My Milwaukee chop saw is at least 25 years old and still cuts like it did then noisy and dirty. Cut all the frame rails on many tube chassis cars.
I have a nice old Kalamazoo horizontal band saw love that thing. But I have a chop box also use them both. And your guys story's are scarry. A buddy of mine thought he could cut steel on a miter box lucky for him he asked me first I told him he would be digging carbide out of his skull for weeks. It's all about the RPM.
Interestingly enough, the Milwaukee chop saw is made by Makita and just re-branded. I love mine.... Yes, it's noisy/dirty, but set up right it gives fast, accurate cuts. I used to have Porta-band (and used them for years at my work) but accurate would never be a word that I'd associate with one which is why I sold mine. They'll do OK cutting smaller pieces, but I dare you to get a dead-straight cut on a piece of 4" conduit... I wouldn't mind having a vertical bandsaw, but lack of shop space and cost benefits just aren't there for me...
There is a company that sells a carbide blade for the lower rpm chop saws to replace the abrasive blades, can't remember who it was. Thought it was Praxair (welding distributor)?
I had two 57-64 Olds/Pont axles I needed to have shortened 1 inch to use them in a 57 housing. Went in to my local 4 X 4 off road type shop, right at closing time. Asked the guy if he could/would do it, and he said they did that sort of thing all the time. He went at those two axles with a vengeance. Ends of the axles were RED, sparks flying everywhere, and I stood back, way back, out of harms way.
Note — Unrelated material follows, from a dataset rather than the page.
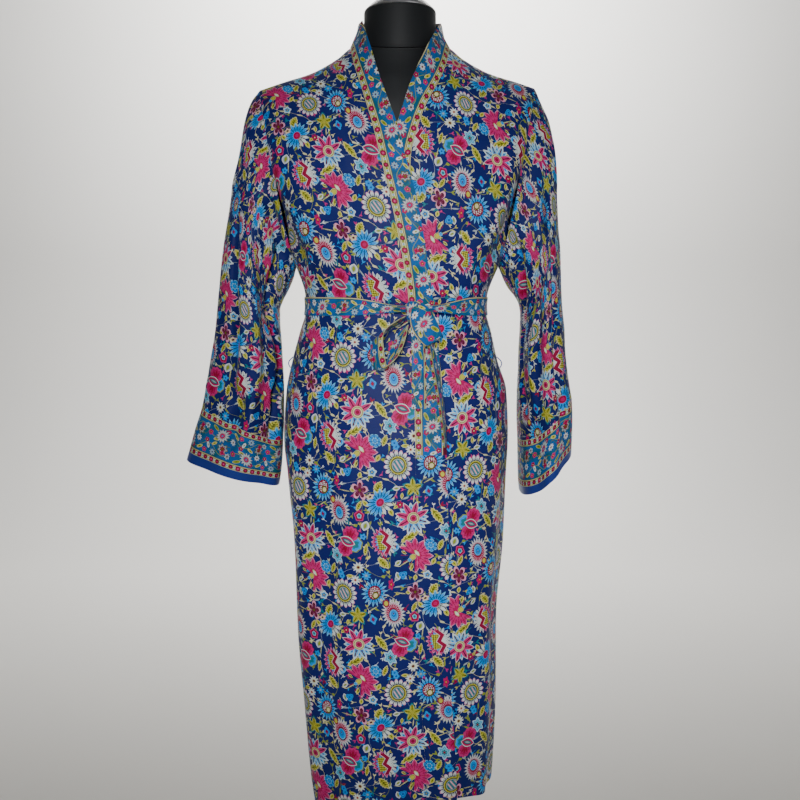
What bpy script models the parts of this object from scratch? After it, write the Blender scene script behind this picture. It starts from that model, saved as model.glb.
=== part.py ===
"""A long wrap robe of the kimono cut, tied with its own belt over a limbless dress form on a pole and base.

The robe is worked out from a table of rings round the figure and from the cut: back, two fronts that lap,
a neckband, dropped-shoulder sleeves with a border and a plain edge, and a belt with a bow.
Metres, +Z up, the front faces -Y, and the wearer's right is at -X. The floor is z = 0.
"""

import math
from collections import namedtuple

import bmesh
import bpy
import numpy as np

# Driving sizes of the robe
HEM = 0.150
UNDERARM = 1.055
SHOULDER_TIP = 1.338
CLOTH = 0.0016
BAND_CLOTH = 0.0024
BAND_PROUD = 0.0008
SEAM_GAP = 0.0004
LAP_LIFT = 0.0042
LAP_EDGE_FLARE = 0.0035
BELT_HEIGHT = 0.990
BELT_WIDTH = 0.030
BELT_CLOTH = 0.0024
BELT_SEAT = 0.0004
BELT_FRONT_SEAT = 0.0008
BELT_PINCH_REACH = 0.085
BELT_PINCH_SHARE = 0.58
BELT_PINCH_DROP = 0.004
KNOT_LEFT = 0.0345
KNOT_RIGHT = 0.0085
BELT_RISE_TO_KNOT = 0.008
BORDER_END = 0.768
BAND_COLUMNS = 4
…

It looked like an accident waiting for a time and place to happen. Took a while for them to cool down enough to put them in my trucks bed (factory plastic bed liner), and they still melted into the plastic some. Guy had more guts than I would have tried to summon up. As it turned out, one axles splines were then too short to fully engage/seat the axle with the side gear. I found another off road guy who could cut/extend the splines without having the pivot/center in the axle end. Personally, I'm a little leary of chop saws. I am Butch/56sedandelivery.